More interspecies assist in addressing one of our most vexing problems: detecting cancer. According to Deborah Kotz's article in today's Boston Globe, "Dogs may help detect cancer of the colon:"
Who says you can’t teach an old dog new tricks? Japanese researchers say they’ve successfully trained an 8-year-old female black Labrador retriever to sniff out colon cancer on the breath of a patient.
Published Monday by the digestive health journal Gut, the study adds to previous research suggesting that dogs can be useful for cancer detection. Studies over the past few years have shown that dogs can detect melanoma, bladder, lung, ovarian, and breast cancer, also by sniffing the breath of cancer patients...

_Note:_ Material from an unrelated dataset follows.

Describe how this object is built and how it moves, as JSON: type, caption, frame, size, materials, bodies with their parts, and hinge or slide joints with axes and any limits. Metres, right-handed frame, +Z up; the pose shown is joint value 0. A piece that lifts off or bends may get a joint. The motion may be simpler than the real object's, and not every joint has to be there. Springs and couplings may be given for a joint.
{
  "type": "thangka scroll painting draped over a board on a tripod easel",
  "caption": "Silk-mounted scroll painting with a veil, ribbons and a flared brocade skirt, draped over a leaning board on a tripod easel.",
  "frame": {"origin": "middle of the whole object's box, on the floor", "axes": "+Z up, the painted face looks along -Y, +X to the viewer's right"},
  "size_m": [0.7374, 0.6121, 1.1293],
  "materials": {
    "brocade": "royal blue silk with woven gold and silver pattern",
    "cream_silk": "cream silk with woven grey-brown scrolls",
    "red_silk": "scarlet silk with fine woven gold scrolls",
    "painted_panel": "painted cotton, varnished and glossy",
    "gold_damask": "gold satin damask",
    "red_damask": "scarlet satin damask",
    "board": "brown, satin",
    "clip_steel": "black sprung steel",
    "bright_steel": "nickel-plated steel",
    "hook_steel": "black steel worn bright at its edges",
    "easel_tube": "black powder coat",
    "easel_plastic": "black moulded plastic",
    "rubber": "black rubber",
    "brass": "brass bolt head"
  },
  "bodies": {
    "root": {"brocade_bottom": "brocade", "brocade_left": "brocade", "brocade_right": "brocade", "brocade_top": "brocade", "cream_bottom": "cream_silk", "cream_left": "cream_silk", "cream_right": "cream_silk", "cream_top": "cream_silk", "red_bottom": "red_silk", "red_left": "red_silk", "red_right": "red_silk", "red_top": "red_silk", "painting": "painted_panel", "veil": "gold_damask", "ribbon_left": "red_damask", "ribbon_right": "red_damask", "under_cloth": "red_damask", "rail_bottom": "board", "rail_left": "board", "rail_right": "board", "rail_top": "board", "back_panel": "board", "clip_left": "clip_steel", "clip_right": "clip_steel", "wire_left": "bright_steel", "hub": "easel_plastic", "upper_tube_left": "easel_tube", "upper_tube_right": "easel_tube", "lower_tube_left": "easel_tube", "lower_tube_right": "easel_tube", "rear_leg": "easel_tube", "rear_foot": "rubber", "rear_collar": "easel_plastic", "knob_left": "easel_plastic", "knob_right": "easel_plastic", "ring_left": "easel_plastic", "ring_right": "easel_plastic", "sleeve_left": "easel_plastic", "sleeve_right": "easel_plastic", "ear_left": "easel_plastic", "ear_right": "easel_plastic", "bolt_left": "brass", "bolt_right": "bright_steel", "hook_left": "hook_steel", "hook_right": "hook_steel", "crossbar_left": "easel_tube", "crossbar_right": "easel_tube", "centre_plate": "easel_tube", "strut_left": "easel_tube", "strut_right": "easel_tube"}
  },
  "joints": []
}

In the current study, the black Lab sniffed 33 breath samples from patients with colon cancer and 132 samples from healthy controls, about half of whom had benign colon polyps. The dog sniffed each sample, five to a group, and was trained to sit in front of the one that had cancer.
She correctly identified those who had cancer 91 percent of the time — correctly distinguishing between cancerous and benign polyps — and was correct in excluding healthy samples 99 percent of the time when compared with findings on a colonoscopy.
Before going any further, let me say this: "the digestive health journal Gut" - ??? So much for JAMA or NEJM. Let's call it what it is...
Anyway, with cancer in the family, all this stuff jumps out at me, especially when the prevailing disease in our family was not detected (some say detectable) until it was Stage IV.
Bring on the dogs...and meanwhile, I'm waiting to hear what my GI doc-friends have to say about this.